Portraitfotos der Preisträgerinnen und Preisträger
Bonnie L. Bassler/privat/ Florence McCall/ Barbara Frommann/Universität Bonn/ Paul Ehrlich-Stiftung

Medizin
Mikrobiologen mit Paul-Ehrlich-Preis ausgezeichnet

Zwei amerikanische Mikrobiologen erhalten den Paul Ehrlich-Preis. Ihre Forschung an kommunizierenden Bakterien kann helfen, Antibiotika zu ersetzen.

27.01.2021

Der mit 120.000 Euro dotierte Paul Ehrlich- und Ludwig Darmstaedter-Preis geht in diesem Jahr an zwei amerikanische Mikrobiologen. Professorin Bonnie L. Bassler und Professor Michael R. Silverman haben erforscht, wie Bakterien miteinander kommunizieren. Ihre Forschung könnte helfen, Antibiotika zu vermeiden, wie die Paul-Ehrlich-Stiftung am Mittwoch in Frankfurt am Main berichtete. Wegen der Corona-Pandemie wird der Preis erst 2022 übergeben – zusammen mit der Ehrung der Preisträger des nächsten Jahres.

Bassler (53) lehrt an der Princeton University und dem Howard Hughes Medical Institute, Silverman (77) arbeitete vor seiner Emeritierung am Agouron Institute in La Jolla. Sie haben gezeigt, "dass kollektives Verhalten nicht nur die Regel unter vielzelligen Organismen ist, sondern auch unter Bakterien", wie der Stiftungsrat in seiner Begründung formulierte.

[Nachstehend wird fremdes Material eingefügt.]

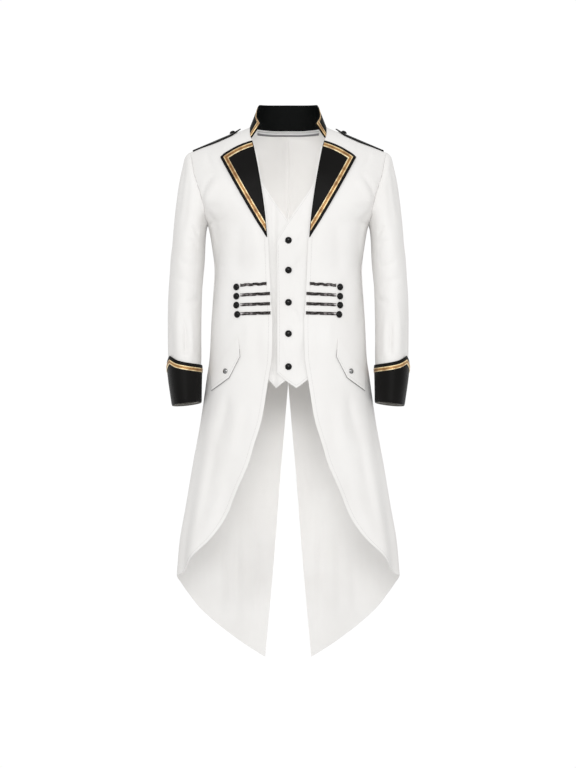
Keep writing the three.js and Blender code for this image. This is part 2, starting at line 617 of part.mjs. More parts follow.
function addCollar() {
  const shares = bothWays(COLLAR_SHARES);
  const grid = (lift) => COLLAR_LEVELS.map((up) => shares.map((s) => collarPoint(s, up, lift)));
  add("collar", slab(grid(NEARLY_ZERO), grid(-COLLAR_WALL)), black());
  const { length, height, foot } = COLLAR_FLAT;
  const edge = [
    ...COLLAR_SHARES.map((s) => new THREE.Vector2(s * length, height)),
    ...COLLAR_LEVELS.slice(1).map((up) => new THREE.Vector2(length, up * height)),
  ];
  const outline = [...edge.slice(1).reverse().map((p) => new THREE.Vector2(-p.x, p.y)), ...edge];
  const braid = (lift) => [0, 1].map((t) =>
    inset(outline, COLLAR_BRAID.margin + COLLAR_BRAID.width * t).map((p) =>
      collarPoint(p.x / length, Math.max(foot, p.y / height), TRIM_GAP + lift)));
  add("collar_braid", slab(braid(BRAID), braid(0)), gold());
}

// A path moved sideways by a distance, with mitred corners
function inset(path, distance) {
  return path.map((point, i) => {
    const before = point.clone().sub(path[Math.max(0, i - 1)]).normalize();
    const after = path[Math.min(path.length - 1, i + 1)].clone().sub(point).normalize();
    const first = i === 0 ? after : before;
    const second = i === path.length - 1 ? before : after;
    const normal = new THREE.Vector2(first.y + second.y, -(first.x + second.x)).normalize();
    const facing = new THREE.Vector2(first.y, -first.x);
    return point.clone().addScaledVector(normal, distance / normal.dot(facing));
  });
}

const lapelRollX = through(LAPEL_ROLL, "z", "x");

// Point in the lapel's outline: across from roll line to outer edge, down from top edge to tip
function lapelOutline(across, down) {
  const rollZ = lerp(LAPEL.top.z, LAPEL.tip.z, down);
  const bow = LAPEL.outerBulge * 4 * down * (1 - down);
  const outerX = lerp(LAPEL.point.x, LAPEL.tip.x + LAPEL.tipWidth, down) + bow;
  const outerZ = lerp(LAPEL.point.z, LAPEL.tip.z - LAPEL.tipDrop, down);
  const bulge = LAPEL.topBulge * 4 * across * (1 - across) * (1 - down);
  return { x: lerp(lapelRollX(rollZ), outerX, across), z: lerp(rollZ, outerZ, across) + bulge };
}

function lapelLift(x, z) {
  return LAID_GAP + LAPEL.lift * smoothstep((x - lapelRollX(z)) / LAPEL.liftReach);
}

function addLapels() {
  const rows = spread(0, 1, LAPEL_GRID.down);
  const grid = (lift) => rows.map((down) => spread(0, 1, LAPEL_GRID.across).map((across) => {
    const { x, z } = lapelOutline(across, down);
    return frontPoint(x, z, lapelLift(x, z) + lift);
  }));
  const path = [
    ...spread(0, 1, LAPEL_GRID.braidTop).map((across) => lapelOutline(across, 0)),
    ...spread(0, LAPEL_BRAID.end, LAPEL_GRID.braidSide).slice(1).map((down) => lapelOutline(1, down)),
  ].map((p) => new THREE.Vector2(p.x, p.z));
  const braid = (lift) => [0, 1].map((t) =>
    inset(path, LAPEL_BRAID.margin + LAPEL_BRAID.width * t).map((p) =>
      frontPoint(p.x, p.y, lapelLift(p.x, p.y) + TRIM_CLOTH + LAID_GAP + lift)));
  for (const side of SIDES) {
    addSlab(`lapel_${side.name}`, grid(TRIM_CLOTH), grid(0), side.sign, black());
    addSlab(`lapel_braid_${side.name}`, braid(BRAID), braid(0), side.sign, gold());
  }
}

function vestTopZ(x) {
  return VEST.apexZ + (x >= 0 ? VEST.neckSlope * x : VEST.lapSlope * x);
}

// Half of the waistcoat front; x runs from its lapped edge outwards
function vestGrids(columns, hem, lift) {
  const hemZ = (x) => {
    const i = hem.findIndex((row, k) => k + 1 < hem.length && x <= hem[k + 1].x);
    return lerp(hem[i].z, hem[i + 1].z, (x - hem[i].x) / (hem[i + 1].x - hem[i].x));
  };
  const make = (depth) => spread(0, 1, VEST_ROWS).map((t) => columns.map((x) => {
    const z = lerp(vestTopZ(x), hemZ(x), t);
    const seat = smoothstep((x - VEST.seatX) / VEST.seatReach);
    return frontPoint(x, z, lerp(lift, VEST.seatLift, seat) - depth);
  }));
  return { outer: make(0), inner: make(VEST.wall) };
}

function addVest() {
  const left = vestGrids(VEST_COLUMNS.left, VEST_HEM.left, VEST.lift);
  addSlab("waistcoat_left", left.outer, left.inner, 1, white());
  const right = vestGrids(VEST_COLUMNS.right, VEST_HEM.right, VEST.underLift);
  addSlab("waistcoat_right", right.outer, right.inner, -1, white());
}

function addBands() {
  const band = (row, lift) => [0.5, -0.5].map((edge) => spread(0, 1, BAND_COLUMNS).map((t) => {
    const z = lerp(row.innerZ, row.outerZ, t) + edge * BAND.width;
    return frontPoint(lerp(row.innerX, BAND.outerX, t), z, LAID_GAP + lift);
  }));
  for (const side of SIDES) {
    BANDS.forEach((row, i) => {
      addSlab(`band_${side.name}_${i + 1}`, band(row, BAND.thick), band(row, 0), side.sign, bandDark());
    });
  }
}

function along(points, t) {
  const steps = points.length - 1;
  const i = Math.min(steps - 1, Math.floor(t * steps));
  const share = t * steps - i;
  return { x: lerp(points[i].x, points[i + 1].x, share), z: lerp(points[i].z, points[i + 1].z, share) };
}

function addFlaps() {
  const rows = spread(0, 1, FLAP_GRID.down);
  const grid = (lift) => rows.map((down) => spread(0, 1, FLAP_GRID.across).map((t) => {
    const top = along(FLAP.top, t);
    const low = along(FLAP.bottom, t);
    const stand = LAID_GAP + FLAP.stand * down;
    return frontPoint(lerp(top.x, low.x, down), lerp(top.z, low.z, down), stand + lift);
  }));
  for (const side of SIDES) {
    addSlab(`pocket_flap_${side.name}`, grid(TRIM_CLOTH), grid(0), side.sign, white());
  }
}

// Height of the yoke over a point of the plan, near the shoulder seam
function ridgeZ(x, y) {
  let high = shoulderZ(x);
  let low = high - YOKE_REACH;
  for (let i = 0; i < RIDGE_STEPS; i += 1) {
    const z = (high + low) / 2;
    const depth = Math.abs(bodyAt(angleAt(x, z), z, y < 0 ? -1 : 1).y);
    if (depth < Math.abs(y)) high = z;
    else low = z;
  }
  return (high + low) / 2;
}

// Shoulder strap lying across the shoulder seam, pointed at the neck end
function strapPoint(x, across, lift) {
  const width = STRAP.halfWidth * clamp01((x - STRAP.innerX + STRAP.bluntness) / STRAP.point);
  const narrowing = across < 0 ? STRAP.taper * smoothstep((x - STRAP.taperX) / STRAP.taperReach) : 0;
  const y = across * width * (1 - narrowing);
  const depth = frontDepth(shoulderZ(x)) * Math.cos(angleAt(x, shoulderZ(x)));
  const tip = STRAP.tipLift * smoothstep((STRAP.tipX - x) / STRAP.tipReach);
  const slope = (shoulderZ(x - 1) - shoulderZ(x + 1)) / 2;
  const up = new THREE.Vector3(slope, y / depth, 1).normalize();
  return new THREE.Vector3(x, y, ridgeZ(x, y)).addScaledVector(up, STRAP.lift + tip + lift);
}

function addStraps() {
  const shoulders = STRAP.innerX + STRAP.point;
  const stations = [
    ...spread(STRAP.innerX, shoulders, STRAP_GRID.point),
    ...spread(shoulders, STRAP.outerX, STRAP_GRID.body).slice(1),
  ];
  const across = spread(-1, 1, STRAP_GRID.across);
  const grid = (lift) => stations.map((x) => across.map((a) => strapPoint(x, a, lift)));
  for (const side of SIDES) {
    addSlab(`shoulder_strap_${side.name}`, grid(TRIM_CLOTH), grid(0), side.sign, black());
  }
}

// Domed button standing on a point of the cloth
function addButton(name, seat, direction, size, material) {
  const { radius, height } = size;
  const profile = [
    [0, 0], [radius * 0.9, 0], [radius, height * 0.25], [radius * 0.92, height * 0.6],
    [radius * 0.6, height * 0.92], [0, height],
  ].map(([x, y]) => new THREE.Vector2(x, y));
  const mesh = new THREE.Mesh(new THREE.LatheGeometry(profile, BUTTON_SEGMENTS), material);
  mesh.name = name;
  mesh.position.copy(seat);
  mesh.quaternion.setFromUnitVectors(new THREE.Vector3(0, 1, 0), direction.clone().normalize());
  group.add(mesh);
}

function addFrontButton(name, x, z, lift, size, material) {
  const seat = frontPoint(x, z, lift);
  const direction = frontPoint(x, z, lift + 1).sub(seat);
  addButton(name, seat, direction, size, material);
}

function addButtons() {
  VEST_BUTTONS.forEach((z, i) => {
    const name = `waistcoat_button_${i + 1}`;
    addFrontButton(name, VEST_BUTTON_X, z, VEST.lift + LAID_GAP, BUTTONS.vest, domeBlack());
  });
  for (const side of SIDES) {
    BANDS.forEach((row, i) => {
      const name = `band_button_${side.name}_${i + 1}`;
      addFrontButton(name, side.sign * row.buttonX, row.buttonZ, LAID_GAP, BUTTONS.band, domeBlack());
    });
    const { x, z } = FLAP.button;
    const flapLift = LAID_GAP + TRIM_CLOTH + FLAP.buttonLift;
    addFrontButton(`flap_button_${side.name}`, side.sign * x, z, flapLift, BUTTONS.flap, steel());
    const seat = strapPoint(STRAP.buttonX, 0, TRIM_CLOTH + STRAP.buttonGap);
    const above = strapPoint(STRAP.buttonX, 0, TRIM_CLOTH + STRAP.buttonGap + 1);
    for (const point of [seat, above]) point.x *= side.sign;
    addButton(`strap_button_${side.name}`, seat, above.sub(seat), BUTTONS.strap, domeBlack());
  }
}

// Tape over the neck seam inside the back
function addNeckTape() {
  const shares = spread(-1, 1, TAPE_COLUMNS);
  const grid = (depth) => [0, 1].map((t) => shares.map((s) => {
    const x = Math.abs(s) * TAPE.halfWidth;
    const z = backNeckZ(x) - TAPE.drop - TAPE.height * t;
    const point = bodyPoint(x, z, 1, TAPE.lift - depth);
    return s < 0 ? point.setX(-point.x) : point;
  }));
  add("neck_tape", slab(grid(0), grid(TAPE.wall)), tape());
}

addBody();
addSleeves();
addCuffs();
addCollar();
addNeckTape();
addLapels();
addVest();
addBands();
addFlaps();
addStraps();
addButtons();

export default group;
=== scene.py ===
# White tailcoat with a sewn-in waistcoat front: fine cloth, trims, stitching and finishes.
# Sizes are millimetres until a mesh is made; +Z up, front towards -Y, the wearer's left towards +X.
import math

import bpy
import numpy as np
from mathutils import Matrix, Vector


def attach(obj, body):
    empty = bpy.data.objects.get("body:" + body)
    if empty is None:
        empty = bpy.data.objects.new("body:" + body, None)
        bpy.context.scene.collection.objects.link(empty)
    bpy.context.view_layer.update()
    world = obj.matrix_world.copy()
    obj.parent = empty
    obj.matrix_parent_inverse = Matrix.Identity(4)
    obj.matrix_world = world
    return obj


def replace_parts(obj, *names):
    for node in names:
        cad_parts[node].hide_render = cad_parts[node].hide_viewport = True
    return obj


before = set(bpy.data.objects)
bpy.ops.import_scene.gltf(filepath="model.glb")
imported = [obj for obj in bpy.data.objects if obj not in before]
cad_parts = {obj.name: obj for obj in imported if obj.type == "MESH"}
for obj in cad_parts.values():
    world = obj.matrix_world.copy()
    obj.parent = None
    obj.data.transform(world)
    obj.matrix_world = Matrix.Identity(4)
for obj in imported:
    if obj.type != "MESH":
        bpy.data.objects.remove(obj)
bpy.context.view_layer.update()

MM = 0.001
# Walls, and the gaps between pieces at a seam, at the armhole, under laid pieces and under braids
CLOTH = 1.6
TRIM_CLOTH = 2.0
LEAST_WALL = 0.3
DEEPEST = 0.8  # of a wall's thickness that an edge or groove may be pressed in
SEAM_GAP = 0.12
ARMHOLE_GAP = 0.2
SLEEVE_SEAM_GAP = 0.05  # degrees
LAID_GAP = 0.4
COLLAR_RISE = 0.6
TRIM_GAP = 0.3
SIDES = (("left", 1), ("right", -1))

# Camera: level with the middle of the coat, as far off as a studio allows
PHOTO_WIDTH, PHOTO_HEIGHT = 576, 768
MM_PER_PIXEL = 2.36
ORIGIN_PIXEL = (288.2, 131)
CAMERA_DISTANCE = 6.0
SENSOR = 36.0

# Lights: name, place, target, size and watts, in metres
MIDDLE = (0, 0, -0.55)
LIGHTS = [
    ("front", (0.1, -3.2, 0.4), MIDDLE, 1.2, 36),
    ("key", (-2.4, -4.4, 1.6), MIDDLE, 0.9, 26),
    ("fill", (3.6, -2.4, 0.2), MIDDLE, 1.8, 11),
    ("inside_neck", (0, -0.04, -0.36), (0, 0.14, -0.14), 0.16, 0.29),
    ("under_tails", (0, -0.45, -1.35), (0, 0.13, -0.95), 0.3, 0.36),
    ("inside_skirt", (0, -0.06, -0.86), (0, 0.13, -0.84), 0.14, 0.1),
]
ROOM_LIGHT, SCREEN_LIGHT = 0.74, 1.02
SCREEN_EDGE, SCREEN_START = 0.35, 0.7

# Stitches, with the distance of each kind of row from its edge
STITCH_PITCH, STITCH_LENGTH, STITCH_RADIUS = 3.4, 2.5, 0.4
STITCH_SIDES, STITCH_RAISED, STITCH_SUNK = 6, 0.25, 0.1
EDGE_STITCH, HEM_STITCH, NARROW_STITCH = 9, 16, 6

# Edges of a grid: its axis, and whether distances count from the far end
GRID_EDGES = {"top": (0, False), "bottom": (0, True), "start": (1, False), "end": (1, True)}
# Angles between faces that stay sharp, and the small steps that find which way a surface faces
CLOTH_SHARP, STRIP_SHARP, STITCH_SHARP = 50, 60, 80
ANGLE_STEP, HEIGHT_STEP, COLLAR_STEP = 0.004, 0.5, 0.01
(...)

Die Kommunikation zwischen Bakterien sei "eine Achillesferse", die neue Ansätze liefere, Mikroben zu bekämpfen. "Statt Bakterien mit Antibiotika zu töten, können nun Substanzen entwickelt werden, die die bakterielle Kommunikation unterbinden. Die Forschung der Preisträger hat damit eine erhebliche Relevanz für die Medizin", heißt es in der Begründung der Jury.

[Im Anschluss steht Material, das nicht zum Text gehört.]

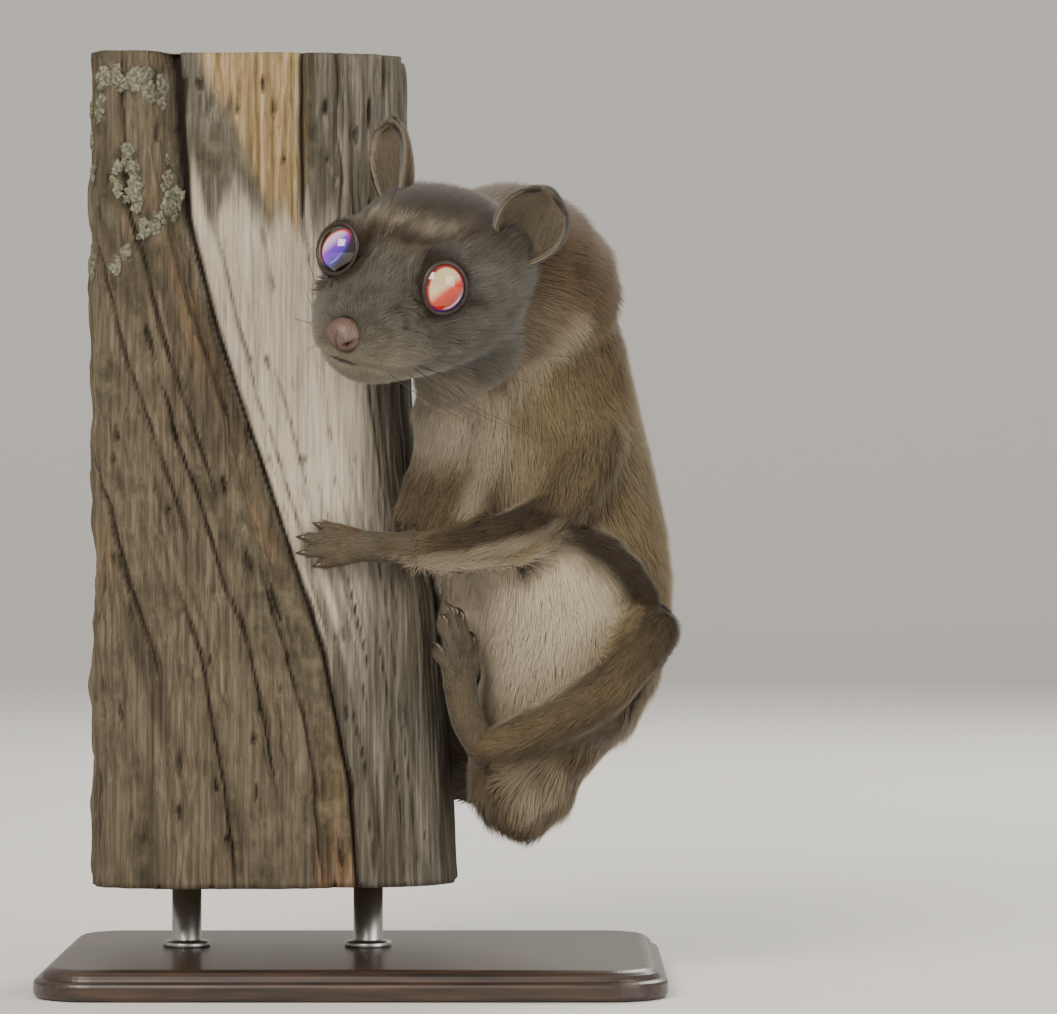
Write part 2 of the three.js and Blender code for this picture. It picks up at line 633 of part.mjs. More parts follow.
// The display stand
function baseOutline() {
  const [x, y, r] = [BASE.width / 2 - BASE.bevel, BASE.depth / 2 - BASE.bevel, BASE.corner];
  const outline = new THREE.Shape();
  outline.absarc(x - r, -y + r, r, -Math.PI / 2, 0);
  outline.absarc(x - r, y - r, r, 0, Math.PI / 2);
  outline.absarc(-x + r, y - r, r, Math.PI / 2, Math.PI);
  outline.absarc(-x + r, -y + r, r, Math.PI, 1.5 * Math.PI);
  return outline;
}
function base() {
  const bevel = { bevelThickness: BASE.bevel, bevelSize: BASE.bevel, bevelSegments: 1 };
  const plate = new THREE.ExtrudeGeometry(baseOutline(), {
    depth: BASE.height - 2 * BASE.bevel,
    curveSegments: 5,
    ...bevel,
  });
  return solid(plate.translate(0, 0, BASE.bevel));
}
function rod([x, y]) {
  const low = BASE.height + GAP;
  const high = LOG_ENDS.bottom - GAP;
  const shaft = new THREE.CylinderGeometry(ROD.radius, ROD.radius, high - low, 20);
  return solid(shaft.rotateX(Math.PI / 2).translate(x, y, (low + high) / 2));
}

// The log is set first and the softest, outermost pieces last.
part.add(meshOf("log", cut(log(0), crack()), WEATHERED_WOOD));
grown.push(log(GAP));
set("nose", nose, NOSE_SKIN);
set("head", head, GREY_FUR);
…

Bedeutung des Quorum Sensing erst kürzlich erkannt

Silverman und Bassler haben herausgefunden, dass Bakterien Signale senden und empfangen. Die Mikroorganismen wollen wissen, ob sie allein oder mit vielen Artgenossen vor Ort sind. Für diese Kommunikation wurde der Begriff Quorum Sensing geprägt. Um die Zahl an Bakterien zu messen, analysieren sie bestimmte Sprachmoleküle. Überschreitet die Konzentration einen bestimmten Schwellenwert, setzt ein gruppenspezifisches Verhalten ein.

Silverman hatte das Phänomen erstmals in den 1980er Jahren bei Zwergtintenfischen entdeckt, die nachts blau-grün leuchten – dank eines Bakterium. Bassler entdeckte Anfang der 1990er Jahre, dass es noch andere Sprachmolekül gibt. Sie informieren die Bakterien, ob auch andere Arten vor Ort sind und wer in der Überzahl ist. Bakterien sind also nicht nur äußerst kommunikativ, so der Stiftungsrat, sie beherrschen sogar mehrere Sprachen.

Die Bedeutung dieser Erkenntnisse sei "erst kürzlich in ihrer ganzen Tragweite erkannt worden", sagte der Vorsitzende des Stiftungsrats, Professor Thomas Boehm. Inzwischen sei bekannt, dass alle Bakterien auf diese Weise kommunizieren. "Das hat nicht nur zu einem fundamentalen Perspektivenwechsel in der Bakteriologie geführt, sondern ebenso zu gänzlich neuen Ansätzen in der Antibiotika-Forschung."

Nachwuchspreis an Bonner Entwicklungsbiologin

Der mit 60.000 Euro dotierte Nachwuchspreis geht an die Bonner Entwicklungsbiologin Elvira Mass. Die 34-Jährige ist Professorin am Life and Medical Sciences Institut der Universität Bonn. Sie hat sich mit der Frage beschäftigt, wie sich Organe entwickeln und was sie gesund erhält. Die Weichen dafür werden schon im frühen Embryo gestellt, wie die Preisträgerin "in einer Reihe eleganter Experimente" gezeigt habe, so die Jury.

Die Auszeichnung gilt als eine der bedeutendsten Ehrungen in der medizinischen Grundlagenforschung. Viele Preisträger der vergangenen Jahrzehnte bekamen später den Medizin-Nobelpreis. 2020 wurde der japanische Immunologe Shimon Sakaguchi für seine Entdeckung der sogenannten regulatorischen T-Zellen geehert.